If 95% of the Filipinos go to church and pray, I belong to the 5% who don’t. Rather I stay home and pray on my own, practicing my faith. To me what Jesus said in the Book of Matthew resonates with me well.
“If you have faith as small as a mustard seed, you can say to this mountain, ‘Move from here to there’ and it will move. Nothing will be impossible for you.” (Matthew 17:20)
Romancing a writer is kind of a difficult life for those who aren’t aware of how our lifestyle works.
We operate things differently as others and ironically, we make more money from what we do than an average 9 to 5 employee. We may be fond of staying inside our lofty homes and think. But we’re also humans, we need a social life.
Our terms won’t match as the majority does. We don’t party and we’re not fond of the Kardashians. What matters to us is the real thing money can’t buy. Ideas, love, the 73 human virtues, among others. Abstract things.
We spend our time alone more than others not because we hate you nor we are angry at you. No, please don’t take it that way. We do that because we need it. We need our mental energy to rejuvenate and resume to the mental stress until we finish our workloads.
From there, we don’t have the leisure time to talk about anything else than books and writing. Nothing else than what we thought was nice to write about.
Thankfully, my husband does support me, although he admitted that he has to adjust a lot because of it. My family took some time to understand the work I do and why I behave differently than other cousins.
Rather than staying outside the house and playing, I choose to lock myself in and work on my own. As my previous post says, it’s hard to be the only writer in the family. And it does feel that way. It’s isolating.
Nonetheless, we’re enjoying our work. All we need from you is understanding from the detachment and our inabilities. In my case, I’m an introverted writer. Much more, I have a lot of incapacities. Social skills are one of them.
Simply because you choose us to be your lovers that doesn’t mean you can dominate and enforce your life to us.
We do understand you are different and you’re social. You may act and behave opposite but there’s one thing we ask from you, like our life partners. Love us truly.

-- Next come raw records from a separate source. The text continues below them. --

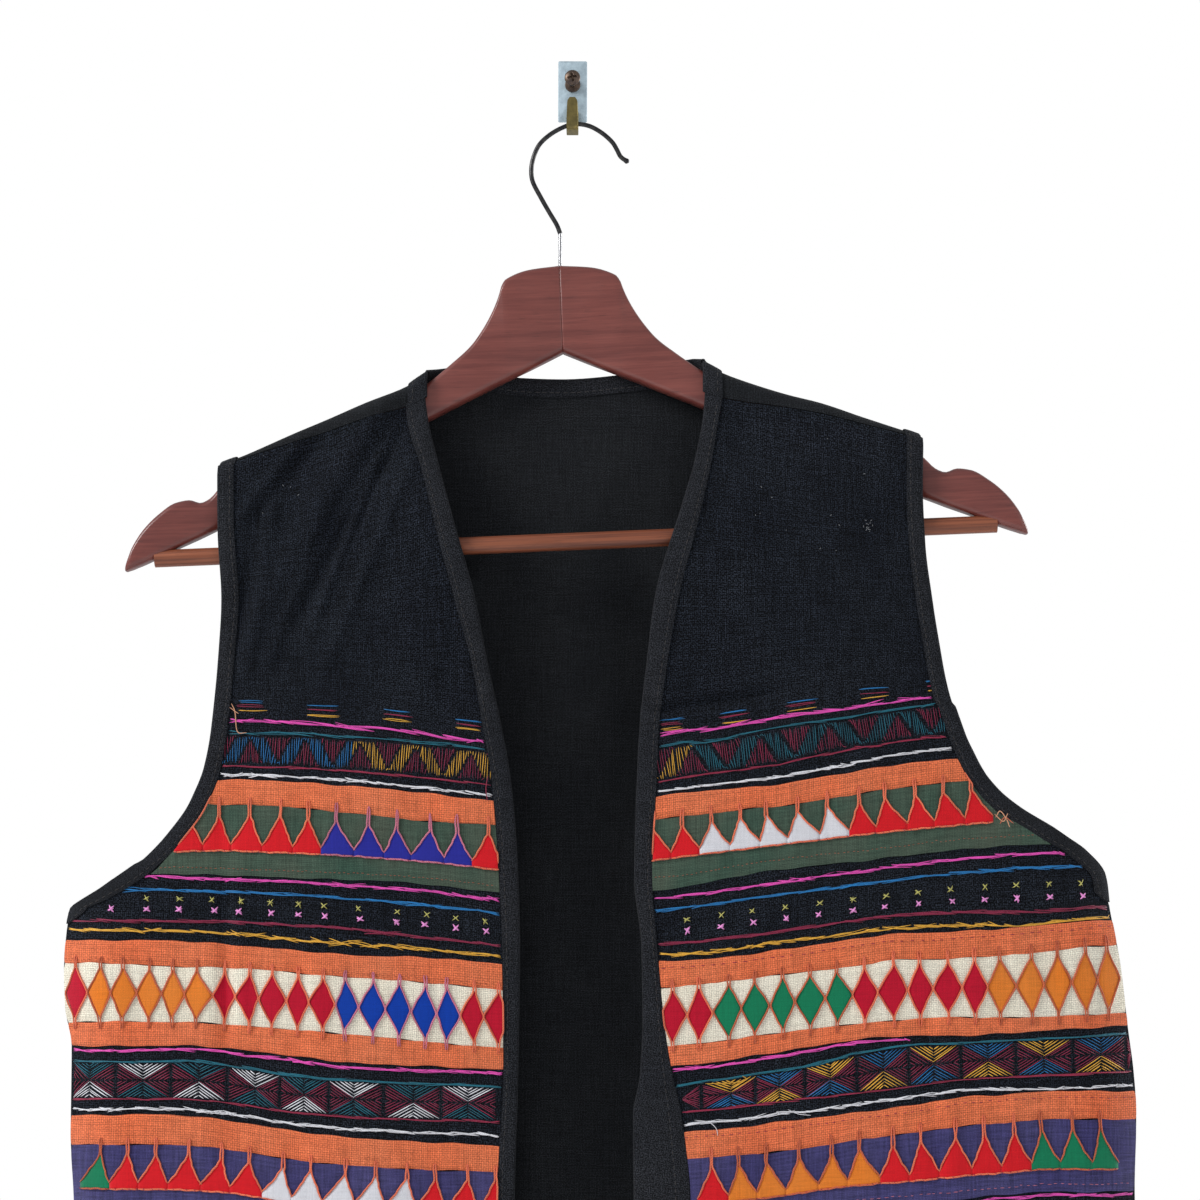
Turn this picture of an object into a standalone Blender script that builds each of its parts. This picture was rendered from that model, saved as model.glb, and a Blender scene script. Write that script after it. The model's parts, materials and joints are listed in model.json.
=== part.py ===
"""A patchwork cotton vest on a wooden hanger that hangs from a small wall hook.

Metres, +Z up. The wall is the plane y = 0 and the vest hangs in front of it, towards -Y. The origin is
on the back of the wall plate. Right and left are the wearer's, so the right front is at -X.
"""

import math

import bmesh
import bpy
import numpy as np
from mathutils import Vector

OBJECT_NAME = "patchwork_vest"
RIGHT, LEFT = "right", "left"

# Cloth
CLOTH = 0.0010  # wall of a panel
STRIP = 0.0010  # wall of a strip sewn on a panel
PATCH_RISE = 0.0008  # how far a patch stands above its strip
HEM_RISE = 0.0008  # how much the turned hem thickens a panel
BINDING_LEG = 0.0008  # each face of the folded binding
BINDING_CLEAR = 0.0005  # between the binding and the cloth inside it
GAP = 0.0004  # between pieces that touch
SEAM = 0.0004  # between panels at a seam
ARMHOLE_LEG = 0.0072  # how far the armhole binding reaches over the panel
NECK_LEG = 0.0088

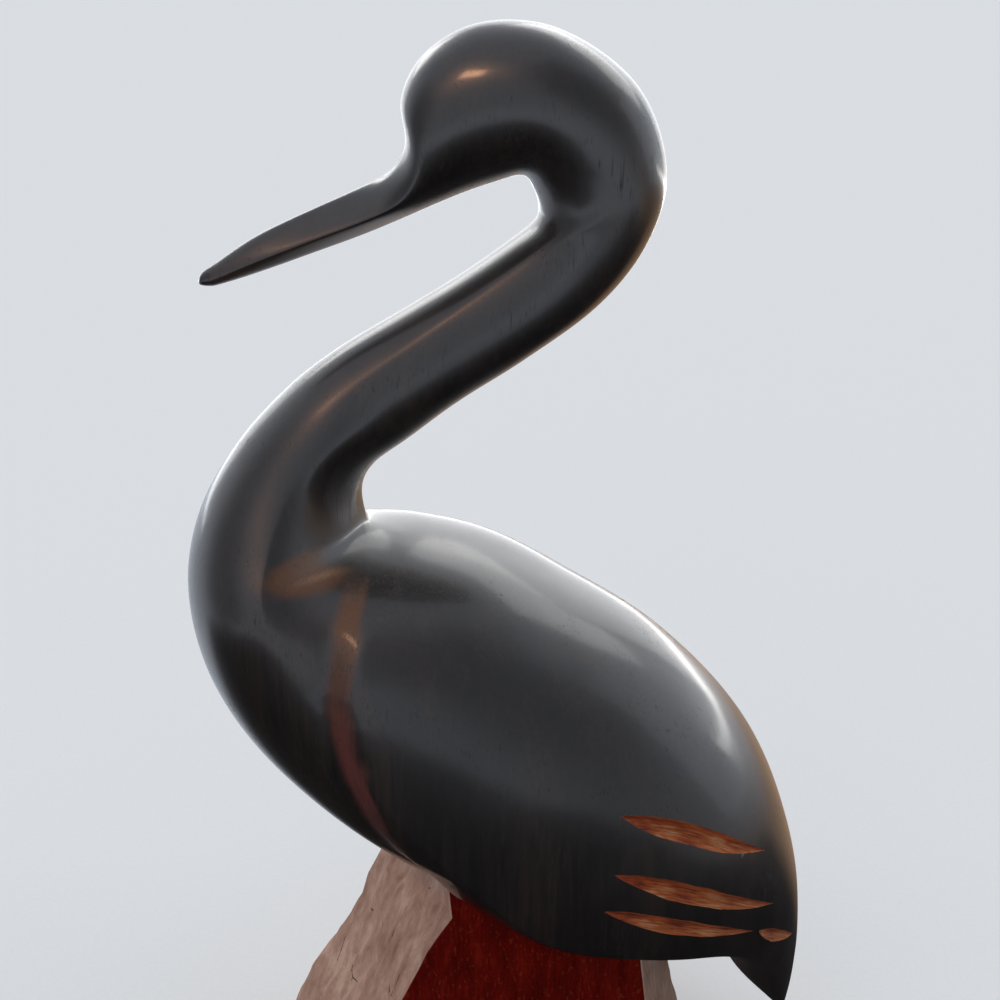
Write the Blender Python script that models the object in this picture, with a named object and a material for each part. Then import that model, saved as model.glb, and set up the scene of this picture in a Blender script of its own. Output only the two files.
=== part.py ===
"""Pelican carved in ironwood, in one block with the rough-hewn base that it sits on.

Metres, +Z up. The bird faces -X and its mirror plane is Y = 0. The origin is the
middle of the base's flat underside.
"""

import math
import random

import bmesh
import bpy
from mathutils import Vector
from mathutils.bvhtree import BVHTree

# The bird: every form of it is a share of this height, from tail tip to crown
BIRD_HEIGHT = 0.283

# The hewn block under the bird
BASE_HEIGHT = 0.092
FOOT_LENGTH = 0.125
FOOT_DEPTH = 0.079
TOP_LENGTH = 0.068
TOP_DEPTH = 0.058
TOP_SHIFT = 0.0155
HEWN_DEPTH = 0.0011

# How far the bird's crown stands behind the middle of the block's foot
BIRD_SHIFT = 0.0045

# How deep the block's top lies inside the belly, above the belly's lowest point
BELLY_SEAT = 0.027
BELLY_LOW = 0.155

# Three feather cuts on each wing
CUT_WIDTH = 0.0068
CUT_DEPTH = 0.0025
CUT_RIM = 0.0010

# Fineness of the faceted solid
RINGS = 88
HALF_RING = 20
BLOCK_COLUMNS = 4
BLOCK_LEVELS = 6
CUT_STATIONS = 9

# Sections across the bird from the bill to the tail, in thousandths of its height.
# Each row holds the outer point (crown, nape and back) and the inner point (throat,
# chest and belly) in the mirror plane as x and z, the half width, where the widest
# place lies between the two points, and how full the underside is (2 is round).
BILL = (
    (-254, 788, -253, 782, 4, 0.50, 2.0),
    (-241, 802, -236, 783, 10, 0.50, 2.0),
    (-210, 825, -207, 792, 15, 0.50, 2.0),
    (-167, 848, -160, 809, 19, 0.50, 2.0),
    (-124, 868, -116, 826, 22, 0.50, 2.0),
    (-93, 882, -78, 842, 26, 0.50, 2.0),
)
HEAD = (
    (-72, 892, -67, 846, 31, 0.52, 2.0),
    (-76, 911, -58, 850, 40, 0.52, 2.0),
    (-82, 934, -46, 855, 49, 0.50, 2.0),
    (-62, 972, -26, 863, 58, 0.48, 2.0),
    (-16, 997, -2, 871, 61, 0.47, 2.0),
    (48, 992, 18, 876, 61, 0.46, 2.0),
    (113, 947, 27, 865, 58, 0.46, 2.0),
    (138, 880, 31, 852, 54, 0.46, 2.0),
    (124, 823, 29, 838, 51, 0.47, 2.0),
)
NECK = (
    (86, 770, 9, 821, 48, 0.48, 2.0),
    (23, 721, -38, 788, 47, 0.48, 2.0),
    (-37, 681, -90, 756, 47, 0.48, 2.0),
    (-81, 646, -140, 726, 50, 0.49, 2.0),
    (-109, 624, -184, 692, 60, 0.50, 2.0),
    (-123, 600, -236, 636, 78, 0.50, 2.0),
)
BODY = (
    (-122, 574, -272, 575, 98, 0.50, 2.0),
    (-113, 556, -285, 508, 118, 0.51, 2.0),
    (-64, 549, -271, 423, 134, 0.54, 2.0),
    (0, 532, -226, 342, 145, 0.60, 1.9),
    (72, 492, -151, 269, 152, 0.68, 1.8),
    (148, 443, -65, 215, 154, 0.76, 1.6),
    (215, 377, 14, 176, 150, 0.82, 1.5),
    (262, 303, 122, 159, 136, 0.82, 1.4),
)
TAIL = (
    (291, 215, 203, 122, 102, 0.68, 1.5),
    (303, 130, 241, 65, 60, 0.52, 1.7),
    (304, 52, 273, 27, 26, 0.50, 2.0),
    (299, 2, 296, 0, 6, 0.50, 2.0),
)

# Fullness of the upper side of a section, from round neck to broad back
ROUND_UPPER = 2.0
BROAD_UPPER = 2.35

# Leading edge of the folded wing in side view, x and z from shoulder to lower edge
WING_EDGE = (
    (-118, 560), (-129, 520), (-137, 465), (-134, 426), (-124, 380), (-106, 330), (-86, 300), (-52, 283),
)
WING_RISE = 12
WING_SOFT = 14
WING_VALLEY = 4

# Each feather cut in side view: x and z of its two ends, and its share of the width
CUTS = (
    ((107, 342), (247, 267), 1.0),
    ((102, 287), (258, 209), 1.0),
    ((94, 250), (246, 184), 0.85),
    ((251, 180), (288, 142), 0.60),
)

# Plan corners of the block as shares of its length and depth, at the foot and the top
FOOT_PLAN = (
    (-0.37, -0.47), (-0.01, -0.50), (0.40, -0.47), (0.50, -0.13),
    (0.48, 0.26), (0.20, 0.50), (-0.25, 0.47), (-0.50, 0.24),
)
TOP_PLAN = (
    (-0.27, -0.48), (0.06, -0.50), (0.35, -0.48), (0.41, -0.24),
    (0.29, 0.24), (0.08, 0.47), (-0.31, 0.45), (-0.50, 0.24),
)

WOOD_COLOUR = (0.018, 0.012, 0.010, 1.0)
WOOD_ROUGHNESS = 0.28

UNIT = BIRD_HEIGHT / 1000.0
BIRD_FOOT = BASE_HEIGHT - BELLY_SEAT - BELLY_LOW * BIRD_HEIGHT


def clear_scene():
    for item in list(bpy.data.objects):
        bpy.data.objects.remove(item, do_unlink=True)


def smooth(value):
    """Ease from 0 to 1 with level ends."""
    value = min(max(value, 0.0), 1.0)
    return value * value * (3.0 - 2.0 * value)


def curve_through(points, knots, position):
    """Read a smooth curve through the points, of any length, at a knot position."""
    last = len(points) - 2
    span = 0
    while span < last and position > knots[span + 1]:
        span += 1
    step = knots[span + 1] - knots[span]
    share = (position - knots[span]) / step

    def slope(index, axis):
        low = max(index - 1, 0)
        high = min(index + 1, len(points) - 1)
        return (points[high][axis] - points[low][axis]) / (knots[high] - knots[low])

    square = share * share
    cube = square * share
    values = []
    for axis in range(len(points[0])):
        start = points[span][axis]
        end = points[span + 1][axis]
        value = start * (2.0 * cube - 3.0 * square + 1.0)
        value += end * (3.0 * square - 2.0 * cube)
        value += slope(span, axis) * step * (cube - 2.0 * square + share)
        value += slope(span + 1, axis) * step * (cube - square)
        values.append(value)
    return values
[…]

If you love us, accepting our realities won’t be a pain in the butt. That’s all. We aren’t just sitting in front of our typewriters and act lazily, making our writing an alibi for our indecisiveness and act of sloth. We work hard, harder than anybody else. It’s just that it’s not visible for everyone. Only you see it in your own eyes.
Just love us, really. Romancing a writer won’t be difficult if you respect and accept who we are. That’s what matters.